DERAP.OD|| Surabaya,- Merasakan kursi pesakitan Imam Santoso .Akibat perbuatannya yang melakukan penipuan dan penggelapan uang hasil jual beli kayu. Dalam persidangan Dengan agendanya pembacaan dakwaan. Dilakukan oleh Jaksa Penuntut Umum (JPU) Irene Ulfa dari Kejari Tanjung Perak.
I Ketut Tirta Majelis Hakim yang memimpin persidangan terdakwa Direktur Utama PT Daha Tama Adikarya (DTA). Perusahaan itu, pemegang izin usaha pemanfaatan hasil hutan kayu (UPHHK).
PT DTA telah mendapatkan izin rencana kerja tahunan dari Dinas Kehutanan Sulawesi Tengah. Sementara terdakwa telah mengaku juga kalau memiliki hak pengusahaan hutan (HPH) baru di provinsi tersebut. Bertempat di pemuatan Camp Logpon Panjokan, Desa Huhak, Kecamatan Bunta, Kabupaten Banggai.
Dalam surat dakwaan yang dibacakan JPU, bahwa perbuatan terdakwa selama ini yang dilakukan pada tanggal 21 September 2017. Saat itu terdakwa bertemu dengan korban bernama Willyanto Wijaya.Dengan hasil pertemuan keduanya telah terjadi di salah satu hotel ternama di Surabaya.
“Dengan meyakinkan korbannya, Terdakwa dengan gaya tipu muslihatnya menunjukan rekapitulasi jumlah kayu yang ditebang,” ucap Jaksa Irene saat membacakan surat dakwaannya diruang sidang cakra, di Pengadilan Negeri (PN) Surabaya, Pada Hari Rabu (28/4/2021)
Terdakwa Imam dengan gaya tipu muslihatnya supaya membuat korbannya tertarik.
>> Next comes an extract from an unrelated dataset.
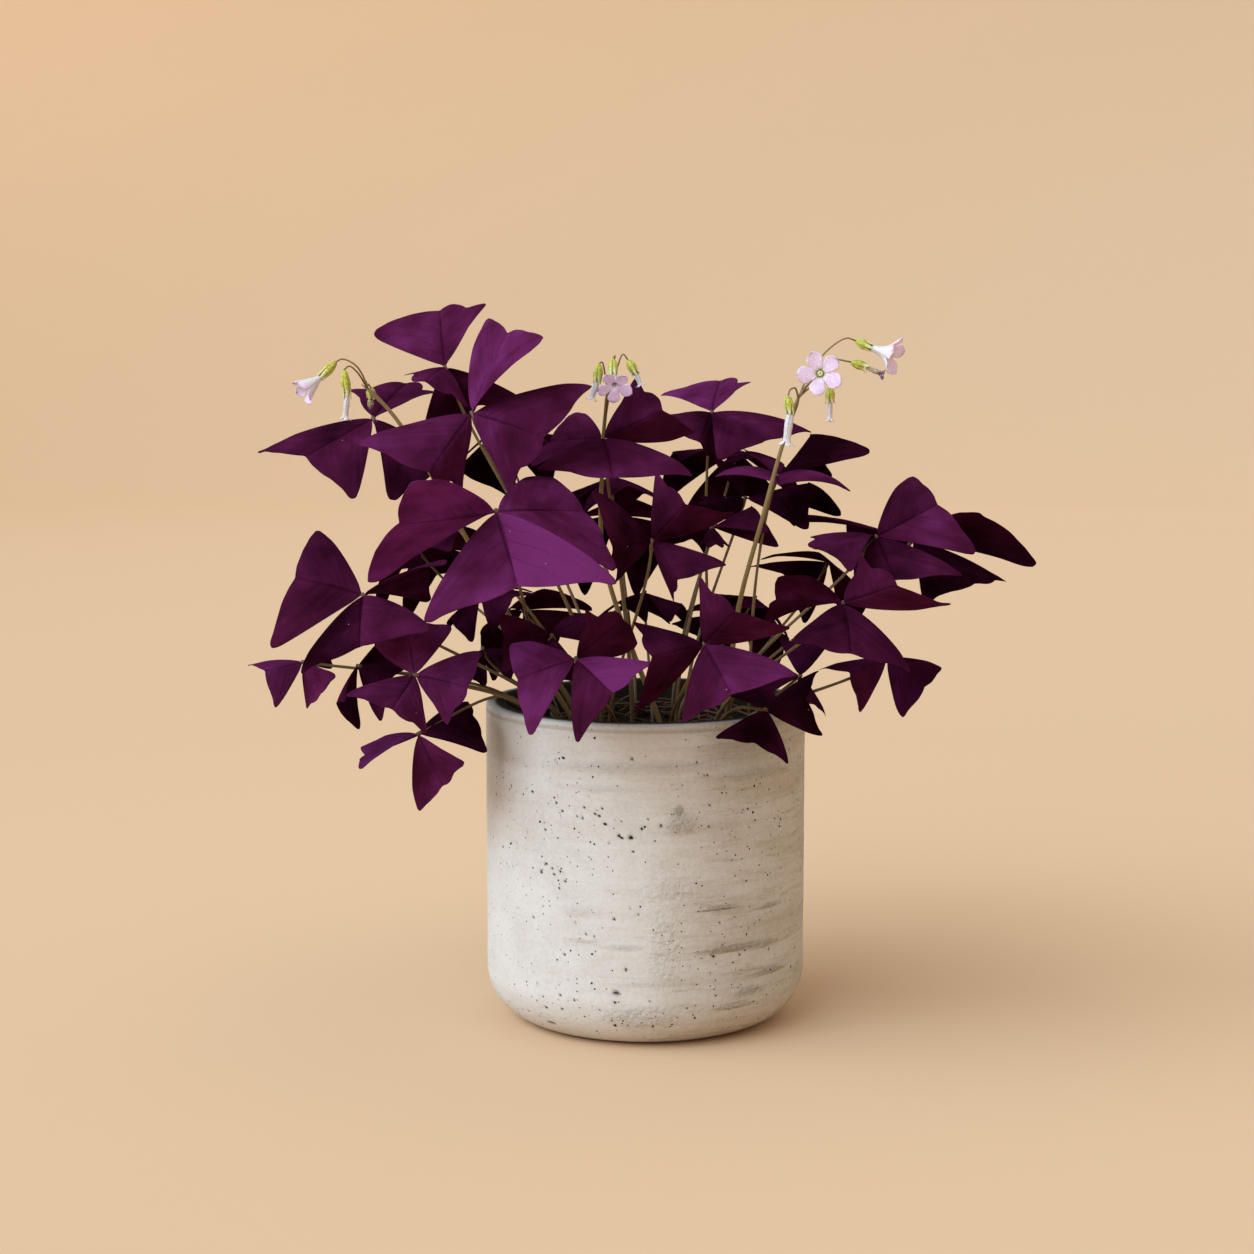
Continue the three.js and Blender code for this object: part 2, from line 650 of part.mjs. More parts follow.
function flowerStalkSolid({ root: [x, y], stem, flowers }) {
  const spots = stem.map((spot) => place(...spot));
  const ground = new THREE.Vector3(x, y, SOIL_TOP);
  const path = new THREE.CurvePath();
  path.add(new THREE.LineCurve3(ground.clone().addScaledVector(UP, -PLANTED_DEPTH), ground));
  path.add(new THREE.CatmullRomCurve3([ground, ...spots]));
  sockets.push(solidOf(tubeAlong(path, SCAPE_RADIUS + CLEARANCE, STALK_SIDES, STEM_STEPS)));
  let solid = solidOf(tubeAlong(path, SCAPE_RADIUS, STALK_SIDES, STEM_STEPS));
  const node = spots.at(-1).clone().sub(spots.at(-2)).setLength(-SCAPE_RADIUS).add(spots.at(-1));
  for (const { pedicel, base, throat } of Object.values(flowers)) {
    const joint = place(...base);
    const bend = [node, ...pedicel.map((spot) => place(...spot)), joint];
    const thread = new THREE.CatmullRomCurve3(bend);
    solid = solid.add(solidOf(tubeAlong(thread, PEDICEL_RADIUS, STALK_SIDES, PEDICEL_STEPS)));
    solid = solid.add(calyxSolid(joint, place(...throat)));
  }
  return solid;
}

// ---- the pot and the soil ----
function arc(centreR, centreZ, radius, from, to, steps) {
  return Array.from({ length: steps + 1 }, (_, i) => {
    const angle = THREE.MathUtils.degToRad(from + ((to - from) * i) / steps);
    return [centreR + radius * Math.cos(angle), centreZ + radius * Math.sin(angle)];
  });
}

const INNER_RADIUS = POT_RADIUS - POT_WALL;
const INNER_CORNER = POT_CORNER - POT_WALL;
const potProfile = [
  [0, 0],
  ...arc(POT_RADIUS - POT_CORNER, POT_CORNER, POT_CORNER, -90, 0, 4),
  ...arc(POT_RADIUS - POT_LIP, POT_HEIGHT - POT_LIP, POT_LIP, 0, 90, 1),
  ...arc(INNER_RADIUS + POT_LIP, POT_HEIGHT - POT_LIP, POT_LIP, 90, 180, 1),
  ...arc(INNER_RADIUS - INNER_CORNER, POT_FLOOR + INNER_CORNER, INNER_CORNER, 0, -90, 3),
  [0, POT_FLOOR],
];
const SOIL_RADIUS = INNER_RADIUS - CLEARANCE;
const SOIL_CORNER = INNER_CORNER;
const soilProfile = [
  [0, POT_FLOOR + CLEARANCE],
  ...arc(SOIL_RADIUS - SOIL_CORNER, POT_FLOOR + CLEARANCE + SOIL_CORNER, SOIL_CORNER, -90, 0, 2),
  [SOIL_RADIUS, SOIL_TOP - SOIL_DOME],
  [0.6 * SOIL_RADIUS, SOIL_TOP - 0.3 * SOIL_DOME],
  [0, SOIL_TOP],
];
const ROUND = 48;
const ORIGIN = new THREE.Vector3();
const potSolid = solidOf(turned(potProfile, ROUND, ORIGIN, UP));

// ---- assembly ----
const plant = new THREE.Group();
plant.name = "purple_shamrock";
function addPiece(name, solid, color, roughness) {
  const material = new THREE.MeshStandardMaterial({ color, roughness, metalness: 0 });
  const mesh = new THREE.Mesh(geometryOf(solid), material);
  mesh.name = name;
  plant.add(mesh);
}

addPiece("pot", potSolid, 0xcbc3ba, 0.9);
for (const [name, leaf] of Object.entries(LEAVES)) {
  addPiece(name, leafSolid(drawnLeaf(leaf)), 0x5e1e52, 0.55);
}
for (const [name, leaf] of Object.entries(BACK_LEAVES)) {
  addPiece(name, leafSolid(backLeaf(leaf)), 0x4a1640, 0.55);
}
for (const [name, stalk] of Object.entries(FLOWER_STALKS)) {
  addPiece(name, flowerStalkSolid(stalk), 0x8f8a45, 0.6);
  for (const [flower, { throat, mouth, radius }] of Object.entries(stalk.flowers)) {
    addPiece(flower, corollaSolid(place(...throat), place(...mouth), radius), 0xddb9e6, 0.6);
  }
}
let soilSolid = solidOf(turned(soilProfile, ROUND / 2, ORIGIN, UP));
for (const socket of sockets) soilSolid = soilSolid.subtract(socket);
addPiece("soil", soilSolid, 0x2b1d14, 1);

export default plant;
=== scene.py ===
"""The looks of a potted purple shamrock (Oxalis triangularis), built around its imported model.

Each leaf is three thin folded blades on one stalk, each flower stalk carries an umbel of pedicels
and calyxes, and every corolla is five petals of its own. The soil and the cast concrete pot are
finer meshes of the same form as the model's. Shapes are worked out in millimetres and made in
metres, in the model's own frame: +Z up, the front facing -Y.
"""
import functools
import math

import bpy
import numpy as np
from bpy.props import FloatProperty, FloatVectorProperty, PointerProperty
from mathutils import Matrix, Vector, noise


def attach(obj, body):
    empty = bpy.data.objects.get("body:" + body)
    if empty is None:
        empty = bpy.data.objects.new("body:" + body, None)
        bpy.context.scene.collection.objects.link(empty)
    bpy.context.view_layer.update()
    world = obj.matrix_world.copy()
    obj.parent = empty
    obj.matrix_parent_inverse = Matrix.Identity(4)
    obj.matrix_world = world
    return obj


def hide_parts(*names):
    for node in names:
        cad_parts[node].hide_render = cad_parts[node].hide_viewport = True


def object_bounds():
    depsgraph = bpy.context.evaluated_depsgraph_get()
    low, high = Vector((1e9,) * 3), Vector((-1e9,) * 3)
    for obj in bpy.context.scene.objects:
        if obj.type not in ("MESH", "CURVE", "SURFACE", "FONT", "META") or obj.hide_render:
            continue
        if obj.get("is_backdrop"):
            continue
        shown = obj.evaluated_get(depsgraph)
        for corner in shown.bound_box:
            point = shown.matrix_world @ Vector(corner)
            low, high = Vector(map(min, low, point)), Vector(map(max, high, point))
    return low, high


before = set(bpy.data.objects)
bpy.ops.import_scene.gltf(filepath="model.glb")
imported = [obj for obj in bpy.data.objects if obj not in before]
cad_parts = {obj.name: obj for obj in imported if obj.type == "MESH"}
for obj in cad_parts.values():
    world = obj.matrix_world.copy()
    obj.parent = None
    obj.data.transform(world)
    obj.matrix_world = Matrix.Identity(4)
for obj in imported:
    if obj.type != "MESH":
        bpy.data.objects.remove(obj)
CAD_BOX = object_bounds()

bl_info = {
    "name": "Potted purple shamrock",
    "version": (1, 0, 0),
    "blender": (4, 5, 0),
    "location": "3D View > Sidebar > Shamrock",
    "description": "Builds the leaves, flowers, soil and pot of a potted purple shamrock",
    "category": "Object",
}

MM = 0.001
TINY = 1e-12
UP = np.array([0.0, 0.0, 1.0])
RIGHT = np.array([1.0, 0.0, 0.0])

# ---- the model's driving dimensions, mm ----
POT_RADIUS = 65
POT_HEIGHT = 130
POT_WALL = 8.7
POT_CORNER = 21.5
POT_FLOOR = 10
POT_LIP = 1.4
SOIL_TOP = 118
SOIL_DOME = 2
CLEARANCE = 0.3
CANOPY_CENTRE = np.array([0.0, 0.0, POT_HEIGHT])

RIB_LENGTH = 0.67  # midrib of a leaflet, as a share of its side
HALF_OPENING = math.pi / 4  # between the midrib and a side of the flat leaflet
FOLD_DOWN = 0.45  # radians that each half hangs below the midrib on a resting leaflet
LEAFLET_SINK = 0.3
OUTWARD_LIFT = 0.7
STALK_RISE = 0.35
STALK_ARRIVAL = 0.3
PLANTED_DEPTH = 7
CLUMP_RADIUS = 40
HUB_HEIGHT = 0.8
USUAL_DOME = 0.06

# ---- the front elevation ----
# The plant is laid out on a perspective elevation, which is also the view of the camera: u runs
# right and v runs down, in drawing units, and a depth in mm (negative towards the viewer) picks
# the place along the line of sight.
EYE = np.array([-7.5, -1070.0, 295.0])
EYE_PITCH = math.radians(7.2)
FOCAL_LENGTH = 2657
DRAWING_CENTRE = 627
SENSOR_MM = 36
EYE_FORWARD = np.array([0.0, math.cos(EYE_PITCH), -math.sin(EYE_PITCH)])
EYE_UP = np.array([0.0, math.sin(EYE_PITCH), math.cos(EYE_PITCH)])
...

Sehingga, Wiliyanto Wijaya tidak pakai pikir panjang. Korban langsung memesan kayu tersebut. Dengan beberapa macam jenis kayu yang diminta. Diantara-Nya jenis kayu meranti, kayu rimba campuran dan kayu indah. Dengan total keseluruhan 15 ribu meter kubik.
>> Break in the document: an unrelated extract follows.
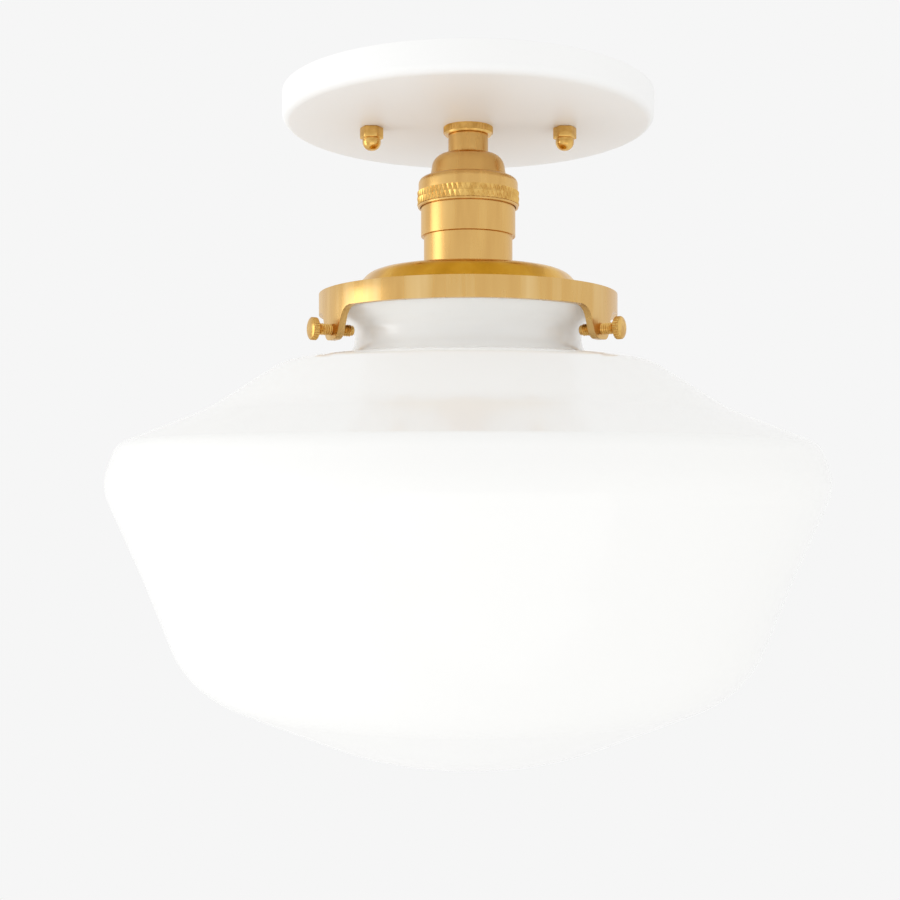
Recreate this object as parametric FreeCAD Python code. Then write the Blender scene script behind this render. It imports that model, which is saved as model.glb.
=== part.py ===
import FreeCAD, Part
import math
import os

# Semi flush ceiling light: a shallow painted canopy, a turned brass lampholder, a brass
# shade fitter with three thumbscrews, and an opal glass schoolhouse shade.
#
# Sizes are millimetres. The origin is the centre of the ceiling plane and +Z points up.
# Everything hangs below the ceiling, so heights are written as depths under it.
# X runs through the two cap nuts, and a person looking at the light stands at -Y.

# ---- driving dimensions ---------------------------------------------------------------

# fits and threads
RUNNING_GAP = 0.05          # radial clearance of a turning or sliding fit
SCREW_RADIUS = 2.08         # No. 8 machine thread: studs and thumbscrews
SCREW_PITCH = 0.794         # 32 threads to the inch
THREAD_DEPTH = 0.35
REST_GAP = 0.3              # air between glass and the metal that carries it

# crossbar and what hangs the canopy from it
BAR_LENGTH = 106.0
BAR_WIDTH = 16.0
BAR_THICKNESS = 2.0
BAR_END_ROUNDING = 5.0
BOX_SLOT_SPACING = 88.9     # a 4 inch octagonal outlet box, 3 1/2 inch between screws
BOX_SLOT_LENGTH = 9.0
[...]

Jadi sementara pengirimannya secara bertahap. Kayu tersebut sempat dikirim terdakwa. “Setelah terdakwa menerima pembayaran sebesar 6,1 miliar rupiah dari korban, terdakwa sampai saat ini tidak lagi melakukan pengiriman sisa kayunya,” ujarnya.
“Jadi sisa uang sebesar Rp 3.611.440.020 yang sudah diterima terdakwa tidak dikembalikan sama sekali kepada saksi korban, melainkan untuk dipergunakan terdakwa kepentingan ke PT Randoetatah Cemerlang yang tidak ada hubungannya atau kaitannya kepada saksi korban,” sambungnya.
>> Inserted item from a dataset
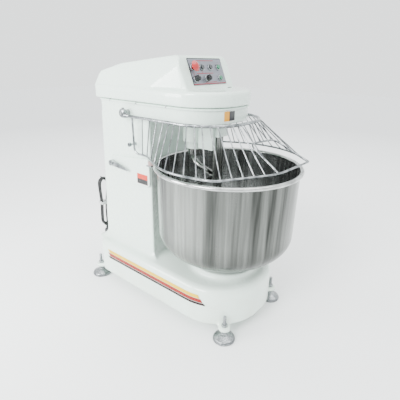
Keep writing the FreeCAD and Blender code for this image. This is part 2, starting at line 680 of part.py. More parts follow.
def build_bowl():
    outer = bowl_outline(0, RIM_Z).revolve(V(0, 0, 0), Z, 360)
    inner = bowl_outline(BOWL_WALL, RIM_Z + 20).revolve(V(0, 0, 0), Z, 360)
    bead = Part.makeTorus(BOWL_RIM_R + BEAD_R - BOWL_WALL, BEAD_R, V(0, 0, RIM_Z))
    bowl = outer.cut(inner).fuse(bead)
    circle = [ring_point(k * 360.0 / BOWL_BOLTS, BOLT_CIRCLE_R) for k in range(BOWL_BOLTS)]
    for p in circle:
        bowl = bowl.cut(disc(BOLT_R, p.x, p.y, BOWL_FLOOR - 5, BOWL_FLOOR + 20))
    save("bowl", bowl)

    low = DECK_TOP + TABLE_GAP
    table = disc(TABLE_R, 0, 0, low, BOWL_FLOOR + 12).cut(outer)
    table = table.cut(disc(SHAFT_R, 0, 0, low - 1, BOWL_FLOOR + 1))
    bolts = []
    seat = dish_height(BOLT_CIRCLE_R + BOLT_HEAD_R, BOWL_WALL) + 0.1
    for p in circle:
        table = table.cut(disc(BOLT_R, p.x, p.y, low - 1, BOWL_FLOOR + 20))
        bolts.append(disc(BOLT_R, p.x, p.y, low + 2, seat).fuse(
            disc(BOLT_HEAD_R, p.x, p.y, seat, seat + HEAD_H)))
    save("bowl_turntable", Part.makeCompound([table] + bolts))
    save("bowl_shaft", disc(SHAFT_R, 0, 0, BOWL_PULLEY_Z - 6, BOWL_FLOOR))
    save("bowl_pulley", pulley(0, 0, BOWL_PULLEY_R, SHAFT_R, BOWL_PULLEY_Z))


def pulley(x, y, r, bore, z):
    """A web pulley with a hub and a rim."""
    body = tube(r, bore, x, y, z, z + PULLEY_W)
    if r > 100:
        body = body.cut(tube(r - 14, 42, x, y, z + 18, z + PULLEY_W + 1))
        body = body.cut(tube(r - 14, 42, x, y, z - 1, z + 8))
    return body


def build_bowl_bearings():
    deck = disc(DECK_R, 0, 0, BASE_TOP, DECK_TOP)
    edge = [e for e in deck.Edges if abs(e.BoundBox.ZMin - DECK_TOP) < 1e-3 and e.BoundBox.XLength > 200]
    deck = deck.makeFillet(10.0, edge)
    low = BOWL_PULLEY_Z + PULLEY_W + 8
    housing = deck.fuse(disc(BEARING_R + 12, 0, 0, low, BASE_TOP + 1))
    housing = housing.cut(disc(SHAFT_R + 3, 0, 0, low - 1, DECK_TOP + 1))
    seats = [low, DECK_TOP - BEARING_W]
    bearings = []
    for z in seats:
        housing = housing.cut(disc(BEARING_R, 0, 0, z, z + BEARING_W))
        bearings.append(tube(BEARING_R, SHAFT_R + RUN_GAP, 0, 0, z, z + BEARING_W))
    save("bowl_bearing_housing", housing)
    BEARINGS.extend(bearings)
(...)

Menurut data dalam Sistem Informasi Penatausahaan Hasil Hutan (SIPUHH), PT DTA pada Tahun 2017 melakukan produksi sebanyak 1.101 batan. Tapi 2018, perusahaan ini tidak melakukan produksi apapun. Barulah di 15 Agustus 2019, terdakwa juga melakukan kerjasama dengan saksi Edi Setiawan.
Direktur PT Berkat Jaya. Bekerjasama itu berupa pemanfaatan hasil hutan kayu. Dari kerjasama tersebut, terdakwa hanya menerima royalti sebesar Rp 200 ribu per meter kubik.
Berdasarkan uraian dakwaan tersebut, Jaksa mendakwa terdakwa dengan pasal 378 KUHP tentang Penipuan dan Pasal 372 KUHP tentang Penggelapan. “Demikian surat dakwaan jaksa penuntut umum,” tutur Jaksa Irene.
Atas dakwaan tersebut tim penasihat hukum terdakwa untuk mengajukan eksepsi. Selain itu, juga mengajukan permohonan pengalihan status penahanan.
“Izin majelis, kami mengajukan permohonan pengalihan penahanan,” ucap Sutriono salah seorang tim penasihat hukum terdakwa diakhir persidangan, yang disambut ketukan palu majelis hakim sebagai tanda berakhirnya persidangan.
Usai persidangan, Sutriono mengaku belum bisa untuk memberikan keterangan terkait eksepsi yang akan diajukannya. Tim penasehat Hukum terdakwa ini juga enggan membeberkan alasan permohonan pengalihan penahanan yang diajukan.